Nothing may be dropped or altered: reproduce all the data.

(Data excerpt)

----

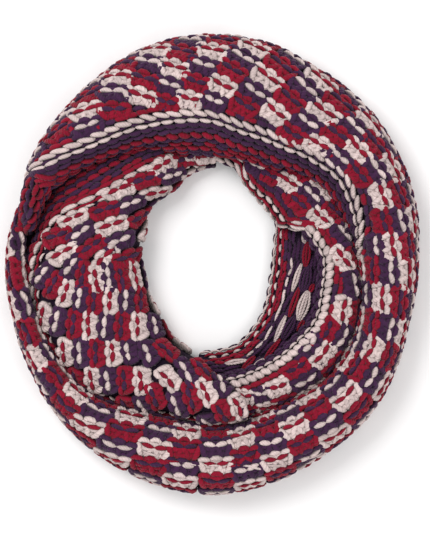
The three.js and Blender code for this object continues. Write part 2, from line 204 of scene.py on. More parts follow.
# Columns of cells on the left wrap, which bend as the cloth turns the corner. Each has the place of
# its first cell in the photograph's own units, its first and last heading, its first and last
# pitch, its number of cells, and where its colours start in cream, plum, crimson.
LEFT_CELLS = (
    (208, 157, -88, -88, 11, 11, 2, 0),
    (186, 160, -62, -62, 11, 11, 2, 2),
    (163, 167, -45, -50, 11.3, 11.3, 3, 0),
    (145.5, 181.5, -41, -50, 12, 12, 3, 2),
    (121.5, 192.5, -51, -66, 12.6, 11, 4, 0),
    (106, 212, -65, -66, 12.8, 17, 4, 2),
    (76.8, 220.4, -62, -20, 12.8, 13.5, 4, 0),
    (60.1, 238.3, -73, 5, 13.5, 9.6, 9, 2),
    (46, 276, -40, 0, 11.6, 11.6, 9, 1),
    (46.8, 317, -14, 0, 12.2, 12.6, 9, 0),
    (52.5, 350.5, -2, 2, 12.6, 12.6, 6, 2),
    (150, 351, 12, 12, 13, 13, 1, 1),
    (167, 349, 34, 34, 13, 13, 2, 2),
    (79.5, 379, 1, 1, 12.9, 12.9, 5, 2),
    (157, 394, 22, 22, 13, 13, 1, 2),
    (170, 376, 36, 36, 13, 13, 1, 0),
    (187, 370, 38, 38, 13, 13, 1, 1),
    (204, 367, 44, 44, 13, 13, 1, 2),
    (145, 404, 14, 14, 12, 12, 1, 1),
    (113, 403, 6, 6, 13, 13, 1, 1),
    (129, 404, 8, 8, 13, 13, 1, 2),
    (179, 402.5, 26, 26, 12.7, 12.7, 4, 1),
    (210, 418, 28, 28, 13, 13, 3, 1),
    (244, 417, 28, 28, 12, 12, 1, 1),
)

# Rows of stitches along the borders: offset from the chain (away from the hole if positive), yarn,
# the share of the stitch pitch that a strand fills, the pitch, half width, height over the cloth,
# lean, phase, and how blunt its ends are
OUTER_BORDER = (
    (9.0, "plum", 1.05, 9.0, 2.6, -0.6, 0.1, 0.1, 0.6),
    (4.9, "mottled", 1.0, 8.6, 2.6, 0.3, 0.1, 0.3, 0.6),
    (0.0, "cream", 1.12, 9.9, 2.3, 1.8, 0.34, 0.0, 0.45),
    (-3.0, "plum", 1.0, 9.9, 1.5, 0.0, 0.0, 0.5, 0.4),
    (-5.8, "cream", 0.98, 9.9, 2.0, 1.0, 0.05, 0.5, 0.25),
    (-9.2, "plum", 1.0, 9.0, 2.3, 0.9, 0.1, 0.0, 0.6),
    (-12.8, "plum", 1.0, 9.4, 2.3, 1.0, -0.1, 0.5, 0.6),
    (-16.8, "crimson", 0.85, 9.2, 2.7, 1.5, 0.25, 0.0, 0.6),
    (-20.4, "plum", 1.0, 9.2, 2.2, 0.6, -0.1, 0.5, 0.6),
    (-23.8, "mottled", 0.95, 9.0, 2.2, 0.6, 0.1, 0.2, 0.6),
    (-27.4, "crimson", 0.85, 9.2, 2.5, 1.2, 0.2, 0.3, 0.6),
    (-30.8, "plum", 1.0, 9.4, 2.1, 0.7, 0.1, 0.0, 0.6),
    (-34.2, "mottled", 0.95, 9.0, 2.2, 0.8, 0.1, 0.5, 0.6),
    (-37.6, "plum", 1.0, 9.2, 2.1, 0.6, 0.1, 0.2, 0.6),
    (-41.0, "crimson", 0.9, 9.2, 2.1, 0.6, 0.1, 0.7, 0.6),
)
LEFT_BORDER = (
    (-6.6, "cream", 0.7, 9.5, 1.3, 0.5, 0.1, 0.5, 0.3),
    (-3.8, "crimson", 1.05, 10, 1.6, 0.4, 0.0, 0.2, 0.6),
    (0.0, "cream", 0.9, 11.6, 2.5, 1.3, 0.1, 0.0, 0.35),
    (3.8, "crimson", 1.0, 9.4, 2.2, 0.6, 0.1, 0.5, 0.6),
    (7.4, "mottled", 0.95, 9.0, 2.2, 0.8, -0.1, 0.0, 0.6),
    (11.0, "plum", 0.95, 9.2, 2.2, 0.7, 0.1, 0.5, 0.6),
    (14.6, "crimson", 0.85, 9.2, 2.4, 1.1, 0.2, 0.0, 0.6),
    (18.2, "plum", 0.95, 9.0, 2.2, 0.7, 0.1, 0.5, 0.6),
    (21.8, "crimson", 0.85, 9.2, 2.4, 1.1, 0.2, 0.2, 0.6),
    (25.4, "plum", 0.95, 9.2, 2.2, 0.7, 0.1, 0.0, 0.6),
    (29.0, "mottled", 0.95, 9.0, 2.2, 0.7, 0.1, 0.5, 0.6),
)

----

(Written reply)
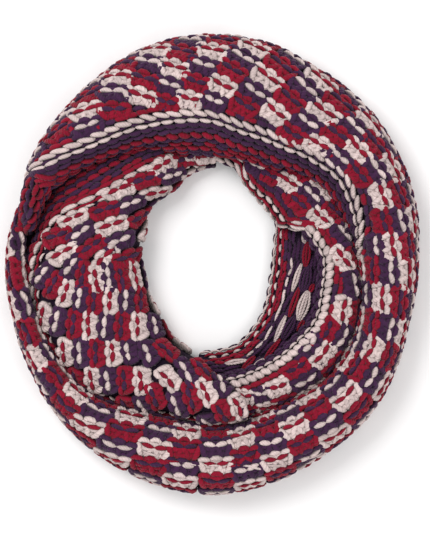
The three.js and Blender code for this object continues. Write part 2, from line 204 of scene.py on. More parts follow.
# Columns of cells on the left wrap, which bend as the cloth turns the corner. Each has the place of
# its first cell in the photograph's own units, its first and last heading, its first and last
# pitch, its number of cells, and where its colours start in cream, plum, crimson.
LEFT_CELLS = (
    (208, 157, -88, -88, 11, 11, 2, 0),
    (186, 160, -62, -62, 11, 11, 2, 2),
    (163, 167, -45, -50, 11.3, 11.3, 3, 0),
    (145.5, 181.5, -41, -50, 12, 12, 3, 2),
    (121.5, 192.5, -51, -66, 12.6, 11, 4, 0),
    (106, 212, -65, -66, 12.8, 17, 4, 2),
    (76.8, 220.4, -62, -20, 12.8, 13.5, 4, 0),
    (60.1, 238.3, -73, 5, 13.5, 9.6, 9, 2),
    (46, 276, -40, 0, 11.6, 11.6, 9, 1),
    (46.8, 317, -14, 0, 12.2, 12.6, 9, 0),
    (52.5, 350.5, -2, 2, 12.6, 12.6, 6, 2),
    (150, 351, 12, 12, 13, 13, 1, 1),
    (167, 349, 34, 34, 13, 13, 2, 2),
    (79.5, 379, 1, 1, 12.9, 12.9, 5, 2),
    (157, 394, 22, 22, 13, 13, 1, 2),
    (170, 376, 36, 36, 13, 13, 1, 0),
    (187, 370, 38, 38, 13, 13, 1, 1),
    (204, 367, 44, 44, 13, 13, 1, 2),
    (145, 404, 14, 14, 12, 12, 1, 1),
    (113, 403, 6, 6, 13, 13, 1, 1),
    (129, 404, 8, 8, 13, 13, 1, 2),
    (179, 402.5, 26, 26, 12.7, 12.7, 4, 1),
    (210, 418, 28, 28, 13, 13, 3, 1),
    (244, 417, 28, 28, 12, 12, 1, 1),
)

# Rows of stitches along the borders: offset from the chain (away from the hole if positive), yarn,
# the share of the stitch pitch that a strand fills, the pitch, half width, height over the cloth,
# lean, phase, and how blunt its ends are
OUTER_BORDER = (
    (9.0, "plum", 1.05, 9.0, 2.6, -0.6, 0.1, 0.1, 0.6),
    (4.9, "mottled", 1.0, 8.6, 2.6, 0.3, 0.1, 0.3, 0.6),
    (0.0, "cream", 1.12, 9.9, 2.3, 1.8, 0.34, 0.0, 0.45),
    (-3.0, "plum", 1.0, 9.9, 1.5, 0.0, 0.0, 0.5, 0.4),
    (-5.8, "cream", 0.98, 9.9, 2.0, 1.0, 0.05, 0.5, 0.25),
    (-9.2, "plum", 1.0, 9.0, 2.3, 0.9, 0.1, 0.0, 0.6),
    (-12.8, "plum", 1.0, 9.4, 2.3, 1.0, -0.1, 0.5, 0.6),
    (-16.8, "crimson", 0.85, 9.2, 2.7, 1.5, 0.25, 0.0, 0.6),
    (-20.4, "plum", 1.0, 9.2, 2.2, 0.6, -0.1, 0.5, 0.6),
    (-23.8, "mottled", 0.95, 9.0, 2.2, 0.6, 0.1, 0.2, 0.6),
    (-27.4, "crimson", 0.85, 9.2, 2.5, 1.2, 0.2, 0.3, 0.6),
    (-30.8, "plum", 1.0, 9.4, 2.1, 0.7, 0.1, 0.0, 0.6),
    (-34.2, "mottled", 0.95, 9.0, 2.2, 0.8, 0.1, 0.5, 0.6),
    (-37.6, "plum", 1.0, 9.2, 2.1, 0.6, 0.1, 0.2, 0.6),
    (-41.0, "crimson", 0.9, 9.2, 2.1, 0.6, 0.1, 0.7, 0.6),
)
LEFT_BORDER = (
    (-6.6, "cream", 0.7, 9.5, 1.3, 0.5, 0.1, 0.5, 0.3),
    (-3.8, "crimson", 1.05, 10, 1.6, 0.4, 0.0, 0.2, 0.6),
    (0.0, "cream", 0.9, 11.6, 2.5, 1.3, 0.1, 0.0, 0.35),
    (3.8, "crimson", 1.0, 9.4, 2.2, 0.6, 0.1, 0.5, 0.6),
    (7.4, "mottled", 0.95, 9.0, 2.2, 0.8, -0.1, 0.0, 0.6),
    (11.0, "plum", 0.95, 9.2, 2.2, 0.7, 0.1, 0.5, 0.6),
    (14.6, "crimson", 0.85, 9.2, 2.4, 1.1, 0.2, 0.0, 0.6),
    (18.2, "plum", 0.95, 9.0, 2.2, 0.7, 0.1, 0.5, 0.6),
    (21.8, "crimson", 0.85, 9.2, 2.4, 1.1, 0.2, 0.2, 0.6),
    (25.4, "plum", 0.95, 9.2, 2.2, 0.7, 0.1, 0.0, 0.6),
    (29.0, "mottled", 0.95, 9.0, 2.2, 0.7, 0.1, 0.5, 0.6),
)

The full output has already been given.